CBC/Radio-Canada commends Committee for efforts to tackle the challenges facing Canadians in local news

June 15, 2017, Ottawa

CBC/Radio-Canada commends the Members of the Standing Committee on Canadian Heritage for their efforts to tackle the challenges facing news in local communities. As Canada’s public broadcaster we know how much Canadians care about what’s going on in their communities, and how the digital revolution and media concentration is undermining traditional sources of news.

We believe these changes make public broadcasting more important than ever, and we agree with the Committee’s view that “CBC/Radio-Canada plays a vital role in disseminating Canadian content to the public across its various platforms.” That is why our priority continues to be more digital, more local and more ambitious in our Canadian programming; to be the public space at the heart of Canadian conversations and experiences.

It has meant transforming the way we serve Canadians but it is now clear that our digital shift was the right thing to do. Today, we are in 49 communities across the country. We have continuous contact with Canadians with almost 17 million digital users coming to our sites each month. This puts us well on our way to our target of 18 million by 2020. Canadians now depend on digital which is why we support the Committee’s call for improved affordable broadband Internet access across Canada and particularly in the North.

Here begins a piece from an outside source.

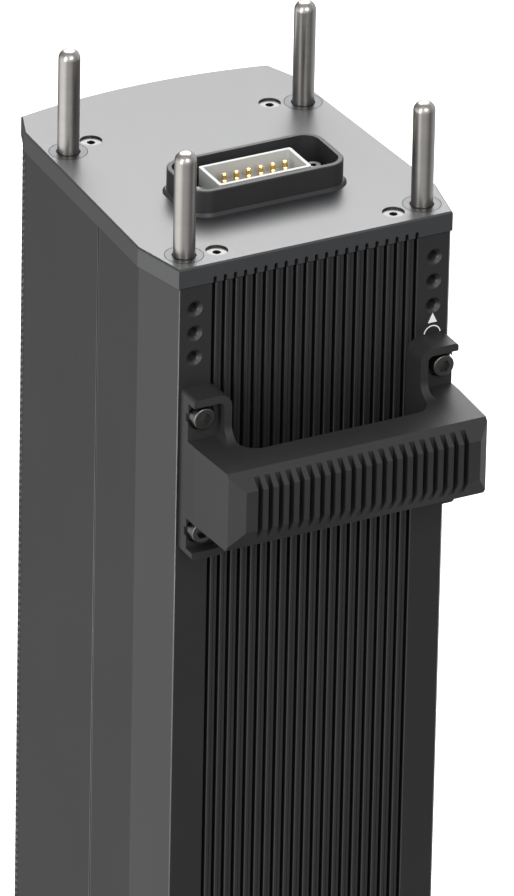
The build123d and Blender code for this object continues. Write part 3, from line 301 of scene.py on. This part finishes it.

We believe there is more to be done. In our recent proposal, A Creative Canada, we recommend the government develop a cohesive creative sector investment strategy and provide funding to enable CBC/Radio-Canada to remove advertising from ALL of its platforms. That would allow us to focus on our public service mandate and become a better supporter of Canadian culture. Removing advertising from one platform is a half measure that would weaken our ability to sustain our programs and services. It doesn’t provide any of the advantages of being completely ad-free, and, because TV and digital advertising is often sold together, it undermines our remaining commercial revenue. For this reason we cannot support the Committee’s recommendation that CBC/Radio-Canada remove advertising from just its digital platforms.

We share the Committee’s, and Canadians’ concerns about trust and accuracy in an era of “fake news”. We firmly believe that the antidote to fake news is real news: news Canadians can trust. That’s what CBC/Radio-Canada journalists provide. They are guided by our Journalistic Standards and Practices, and we have two independent Ombudsmen to investigate complaints. When Canadians go to a CBC/Radio-Canada website they know that the material there meets our standards for journalism, balance and accuracy.

We will continue to make sure that Canadians can get the news and information they need about their world and their community. We are proud that CBC/Radio-Canada remains the most influential and trusted media brand in Canada and we will repay that trust in the work we do every day.

About CBC/Radio-Canada

CBC/Radio-Canada is Canada’s national public broadcaster and one of its largest cultural institutions. We are Canada’s trusted source of news, information and Canadian entertainment. Deeply rooted in communities all across the country, CBC/Radio-Canada offers diverse content in English, French and eight Indigenous languages. We also provide international news and information from a uniquely Canadian perspective.